25-29)—Now Paul takes the distinction between Jew and Gentile to an even more personal level: circumcision, the sign of the covenant
by which Jewish males were physically distinguishable from their Gentile
neighbors, he declares—like the law—to be “a matter of the heart—it is
spiritual and not literal” (2:29). This distinction between spiritual and
literal matters recalls a similar point in the Corinthian correspondence (2Cor
3) that Paul makes regarding the reading of the Torah, but here we should
stress that the sign of circumcision is not just another example of keeping or
breaking the law (as in the previous references to theft, adultery, and
idolatry (Rom 2:21-22).

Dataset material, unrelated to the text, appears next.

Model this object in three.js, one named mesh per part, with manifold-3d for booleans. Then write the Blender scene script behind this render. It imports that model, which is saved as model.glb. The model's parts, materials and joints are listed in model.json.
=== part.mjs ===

Rather, circumcision is a sign of the promise given to
Abraham, which (as Paul takes pains to point out to the Galatians) predates the
law by several centuries. Thus, the breaking of the law reveals conduct
inconsistent with one’s identity as a participant in the covenant, as one whose
outlook, priorities, and ‘walk’ are guided by the promise. Such inconsistency,
he declares effectively cancels the covenant: the circumcision of the lawless
becomes uncircumcision, or (put in more precise chronological terms) the
lawlessness of the circumcised becomes uncircumcision; while one who is outside
the covenant community but conducts himself in accordance with the law—such a
person shows himself to be a Jew inwardly, whose heart is circumcised, even if
he does not bear the physical sign of circumcision.
Paul’s
final comment here is striking: “Such a person receives praise not from others
but from God” (2:29). Imagine that! The God whom we praise and adore, to whom
we give worship and thanks, has praise to bestow upon the obedient. This is
something we should bear in mind as we explore the entire epistle, written as
it is with the aim of bringing us—the individual reader and the church in all
its rich diversity—to “the obedience of faith” (1:5; 16:26).